Assembly will not be easy; but, with proper tools and benches, there will be no problem.


“The Codco low pressure gas driven engine operating system” needs a supply of low pressure gas to run. My college chemistry book gives a great deal of information about the gaseous state and quotes a general law “The volume of a given mass of gas depends on the temperature and pressure under which it exists.” Without getting into the experiments of sixteenth and seventeenth century scientists, Charles, Boyle and Gay-lussac, we know that a controlled expansion of gasses of high temperatures and pressures developed in the cylinder heads of modern automobile engines, would greatly increase in volume.

Consider a unit similar to an air compressor with zero clearance and two way reed valves driven by an automobile or truck battery. Triggered by a pressure sensor, key or other means, an electronic engine monitor would cause the unit to draw in filtered fuel injected air, explode it, and direct it into the first section of an insulated expansion chamber. At a determined temperature and pressure, the unit would cycle or shut down.

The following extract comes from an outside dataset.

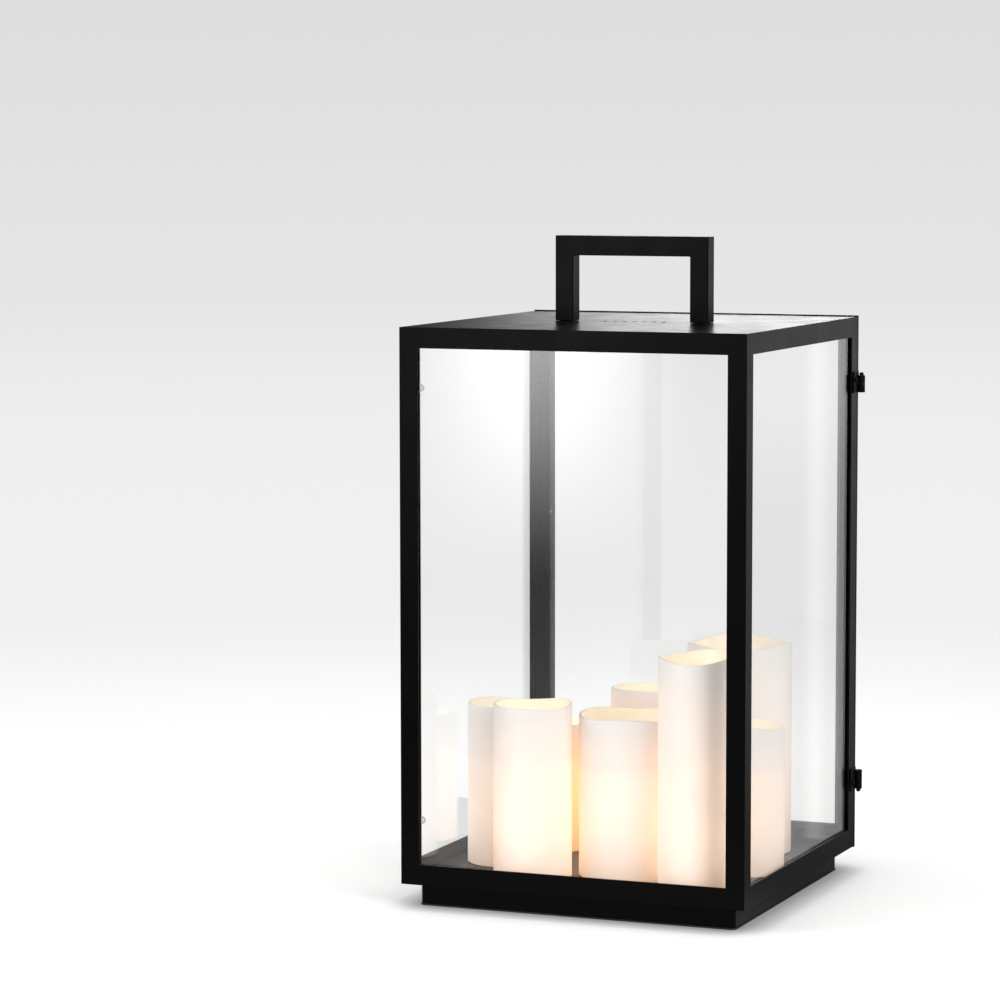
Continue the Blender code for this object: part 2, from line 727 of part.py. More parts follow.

The expansion chamber should be made in two sections, separated by a screen, which would prevent flame from entering the second section, from which low pressure gas would be drawn by “The Codco Engine” of “The Codco low pressure gas driven engine operating system.” All of the safety devices governing pressurized tanks would be utilized. A dump valve, triggered by the automobile's gas bag control, would relieve the pressure in the expansion chamber, in the event of an accident.

There are many gasses, in the liquid state, and/or under high pressures, used by industries, that could, by controlled expansion, become a fuel of low pressure gas. I believe, for safety reasons, that the umbrella of the patent should forbid the use of anything, including compressed air, as a fuel for “The Codco Engine,” of “The Codco low pressure gas driven engine operating system,” without the written direction and consent of the patent owner.